DIRECTIONS: Exactly the lines from the one that contains "Write part 2" to the one that contains "of the window's", both lines included, should be copied, and no others.

....

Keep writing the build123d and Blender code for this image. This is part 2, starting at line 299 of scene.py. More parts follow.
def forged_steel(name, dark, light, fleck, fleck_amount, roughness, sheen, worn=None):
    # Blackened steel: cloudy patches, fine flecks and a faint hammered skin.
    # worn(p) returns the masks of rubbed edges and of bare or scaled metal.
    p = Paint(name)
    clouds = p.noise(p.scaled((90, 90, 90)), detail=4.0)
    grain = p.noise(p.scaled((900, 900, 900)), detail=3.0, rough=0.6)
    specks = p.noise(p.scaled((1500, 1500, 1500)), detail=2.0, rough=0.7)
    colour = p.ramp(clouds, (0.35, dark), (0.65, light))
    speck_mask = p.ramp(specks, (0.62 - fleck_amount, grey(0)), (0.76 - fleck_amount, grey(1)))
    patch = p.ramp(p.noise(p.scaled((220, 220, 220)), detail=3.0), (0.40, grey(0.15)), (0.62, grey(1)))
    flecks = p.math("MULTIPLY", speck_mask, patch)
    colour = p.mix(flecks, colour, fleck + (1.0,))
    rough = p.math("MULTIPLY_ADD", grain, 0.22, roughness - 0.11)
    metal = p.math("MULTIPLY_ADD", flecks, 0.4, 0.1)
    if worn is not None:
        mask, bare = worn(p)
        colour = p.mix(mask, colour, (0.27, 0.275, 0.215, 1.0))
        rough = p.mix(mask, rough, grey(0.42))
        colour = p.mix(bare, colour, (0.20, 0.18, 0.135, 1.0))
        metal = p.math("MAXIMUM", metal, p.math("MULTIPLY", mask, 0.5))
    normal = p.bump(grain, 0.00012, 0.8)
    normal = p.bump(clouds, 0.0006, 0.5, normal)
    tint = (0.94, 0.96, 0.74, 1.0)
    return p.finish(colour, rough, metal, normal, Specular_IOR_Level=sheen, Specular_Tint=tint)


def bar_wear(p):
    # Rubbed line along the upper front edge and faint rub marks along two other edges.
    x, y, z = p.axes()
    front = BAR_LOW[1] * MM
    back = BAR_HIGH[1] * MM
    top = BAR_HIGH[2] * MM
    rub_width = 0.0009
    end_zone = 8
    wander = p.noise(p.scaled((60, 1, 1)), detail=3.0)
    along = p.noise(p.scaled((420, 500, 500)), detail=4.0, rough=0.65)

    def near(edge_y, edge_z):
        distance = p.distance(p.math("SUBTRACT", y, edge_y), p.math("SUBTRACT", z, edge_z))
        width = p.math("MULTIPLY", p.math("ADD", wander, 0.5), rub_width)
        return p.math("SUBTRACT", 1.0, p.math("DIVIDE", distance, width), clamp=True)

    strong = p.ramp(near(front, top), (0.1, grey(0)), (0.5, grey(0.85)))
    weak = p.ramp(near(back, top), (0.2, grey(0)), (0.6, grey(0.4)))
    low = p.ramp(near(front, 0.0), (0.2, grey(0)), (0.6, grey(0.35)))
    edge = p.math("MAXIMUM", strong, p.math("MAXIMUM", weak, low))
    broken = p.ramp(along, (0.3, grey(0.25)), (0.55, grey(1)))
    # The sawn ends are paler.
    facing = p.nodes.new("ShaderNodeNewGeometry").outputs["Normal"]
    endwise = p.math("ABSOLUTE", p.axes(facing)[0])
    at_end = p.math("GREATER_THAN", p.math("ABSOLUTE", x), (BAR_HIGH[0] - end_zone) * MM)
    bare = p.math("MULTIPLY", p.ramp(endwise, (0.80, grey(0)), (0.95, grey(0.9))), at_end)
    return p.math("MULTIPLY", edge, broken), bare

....

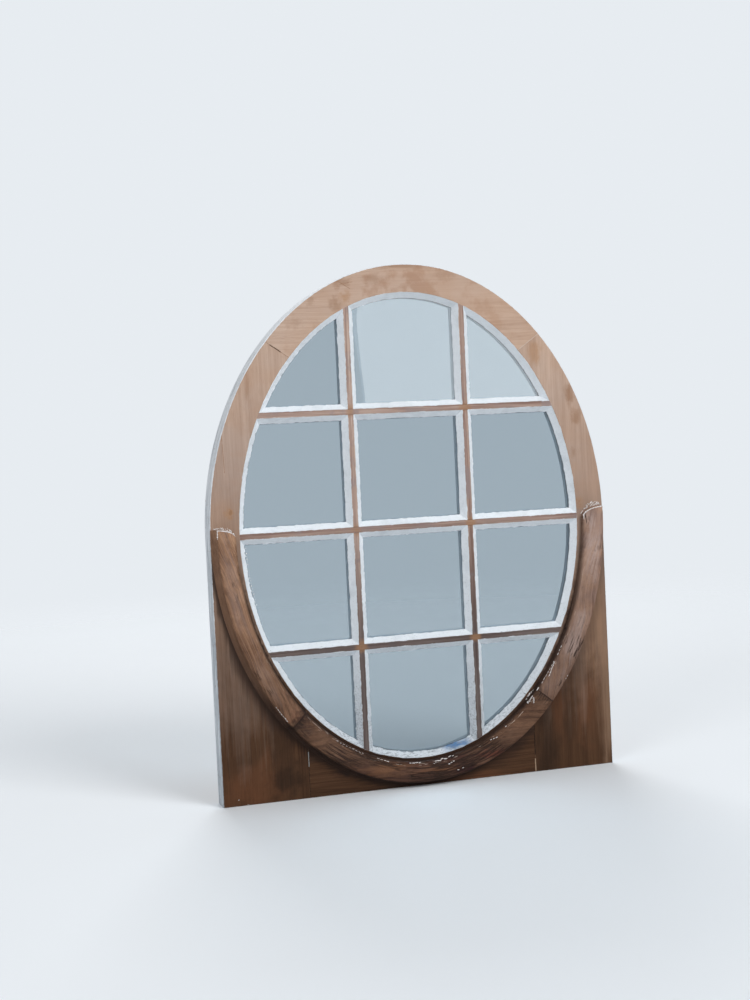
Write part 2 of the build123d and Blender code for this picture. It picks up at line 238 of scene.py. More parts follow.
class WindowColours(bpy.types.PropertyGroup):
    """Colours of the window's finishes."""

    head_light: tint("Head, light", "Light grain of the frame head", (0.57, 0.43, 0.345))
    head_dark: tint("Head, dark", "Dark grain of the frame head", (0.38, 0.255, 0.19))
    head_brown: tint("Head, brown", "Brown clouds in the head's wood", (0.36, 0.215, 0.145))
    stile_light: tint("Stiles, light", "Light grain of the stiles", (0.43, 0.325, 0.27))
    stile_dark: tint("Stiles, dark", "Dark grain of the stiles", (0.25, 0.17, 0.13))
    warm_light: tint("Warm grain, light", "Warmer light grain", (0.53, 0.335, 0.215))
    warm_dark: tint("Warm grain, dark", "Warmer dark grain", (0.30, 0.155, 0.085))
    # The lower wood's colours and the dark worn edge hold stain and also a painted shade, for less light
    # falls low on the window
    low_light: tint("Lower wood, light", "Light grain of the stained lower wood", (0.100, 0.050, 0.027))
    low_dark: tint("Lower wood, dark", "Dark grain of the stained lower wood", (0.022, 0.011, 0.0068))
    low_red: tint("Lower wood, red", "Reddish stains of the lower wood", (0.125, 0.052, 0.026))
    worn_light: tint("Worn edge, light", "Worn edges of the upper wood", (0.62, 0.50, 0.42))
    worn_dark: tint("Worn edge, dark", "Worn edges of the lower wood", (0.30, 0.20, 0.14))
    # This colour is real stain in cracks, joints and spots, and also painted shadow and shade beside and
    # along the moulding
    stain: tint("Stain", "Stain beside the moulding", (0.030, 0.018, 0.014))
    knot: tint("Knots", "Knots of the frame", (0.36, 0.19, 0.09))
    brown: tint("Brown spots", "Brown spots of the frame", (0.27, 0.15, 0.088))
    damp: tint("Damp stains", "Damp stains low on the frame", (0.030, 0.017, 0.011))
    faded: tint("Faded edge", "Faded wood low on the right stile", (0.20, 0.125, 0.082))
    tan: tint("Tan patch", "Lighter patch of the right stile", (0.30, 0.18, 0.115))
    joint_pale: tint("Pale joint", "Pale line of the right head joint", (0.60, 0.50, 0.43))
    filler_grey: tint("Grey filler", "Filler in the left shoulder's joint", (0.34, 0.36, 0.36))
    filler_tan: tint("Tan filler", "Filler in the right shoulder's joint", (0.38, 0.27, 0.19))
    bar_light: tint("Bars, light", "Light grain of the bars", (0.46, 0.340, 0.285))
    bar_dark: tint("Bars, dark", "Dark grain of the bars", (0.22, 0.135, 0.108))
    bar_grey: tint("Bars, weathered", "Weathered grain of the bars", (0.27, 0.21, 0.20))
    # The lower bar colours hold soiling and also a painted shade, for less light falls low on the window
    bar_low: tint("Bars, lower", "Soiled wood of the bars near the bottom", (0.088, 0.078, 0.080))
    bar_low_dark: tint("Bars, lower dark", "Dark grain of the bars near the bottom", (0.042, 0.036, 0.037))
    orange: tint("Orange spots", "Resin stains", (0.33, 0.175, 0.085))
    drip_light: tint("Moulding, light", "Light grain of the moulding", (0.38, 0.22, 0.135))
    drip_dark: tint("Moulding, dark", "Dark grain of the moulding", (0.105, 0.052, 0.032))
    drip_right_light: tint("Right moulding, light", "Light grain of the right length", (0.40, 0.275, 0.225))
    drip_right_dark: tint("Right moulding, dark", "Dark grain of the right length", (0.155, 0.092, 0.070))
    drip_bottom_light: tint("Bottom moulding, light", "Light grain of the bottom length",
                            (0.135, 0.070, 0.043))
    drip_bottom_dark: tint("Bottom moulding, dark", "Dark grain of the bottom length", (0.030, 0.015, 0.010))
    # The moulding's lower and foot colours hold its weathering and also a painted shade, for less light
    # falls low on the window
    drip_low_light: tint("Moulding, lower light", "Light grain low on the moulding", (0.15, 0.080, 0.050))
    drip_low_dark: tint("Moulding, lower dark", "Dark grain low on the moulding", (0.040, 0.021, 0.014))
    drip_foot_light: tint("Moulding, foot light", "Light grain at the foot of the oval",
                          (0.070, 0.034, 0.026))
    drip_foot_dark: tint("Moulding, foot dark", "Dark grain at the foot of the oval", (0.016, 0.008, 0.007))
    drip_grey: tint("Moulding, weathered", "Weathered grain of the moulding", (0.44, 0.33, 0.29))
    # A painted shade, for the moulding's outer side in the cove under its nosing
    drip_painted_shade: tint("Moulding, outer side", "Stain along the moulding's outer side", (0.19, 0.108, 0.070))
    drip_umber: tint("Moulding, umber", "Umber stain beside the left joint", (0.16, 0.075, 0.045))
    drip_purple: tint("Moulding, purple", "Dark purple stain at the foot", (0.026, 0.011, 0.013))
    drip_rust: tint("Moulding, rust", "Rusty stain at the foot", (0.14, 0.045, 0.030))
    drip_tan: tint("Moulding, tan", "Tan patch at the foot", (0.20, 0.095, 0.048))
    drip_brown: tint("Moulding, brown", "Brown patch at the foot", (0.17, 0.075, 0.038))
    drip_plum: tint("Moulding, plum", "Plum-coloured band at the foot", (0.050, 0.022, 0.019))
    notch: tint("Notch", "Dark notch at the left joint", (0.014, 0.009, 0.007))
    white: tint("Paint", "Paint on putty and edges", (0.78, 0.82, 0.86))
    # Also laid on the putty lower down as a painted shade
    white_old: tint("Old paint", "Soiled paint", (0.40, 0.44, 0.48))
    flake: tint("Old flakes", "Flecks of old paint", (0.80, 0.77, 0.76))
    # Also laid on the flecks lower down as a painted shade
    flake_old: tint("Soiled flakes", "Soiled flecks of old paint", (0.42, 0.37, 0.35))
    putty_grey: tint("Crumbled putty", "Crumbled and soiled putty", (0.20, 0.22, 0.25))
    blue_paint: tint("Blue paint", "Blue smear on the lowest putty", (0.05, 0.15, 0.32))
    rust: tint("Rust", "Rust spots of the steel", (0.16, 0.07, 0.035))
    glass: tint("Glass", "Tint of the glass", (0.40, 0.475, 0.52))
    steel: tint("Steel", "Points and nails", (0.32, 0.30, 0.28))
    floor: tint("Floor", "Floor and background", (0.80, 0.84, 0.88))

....

EXERCISE OUTPUT:
Write part 2 of the build123d and Blender code for this picture. It picks up at line 238 of scene.py. More parts follow.
class WindowColours(bpy.types.PropertyGroup):
    """Colours of the window's finishes."""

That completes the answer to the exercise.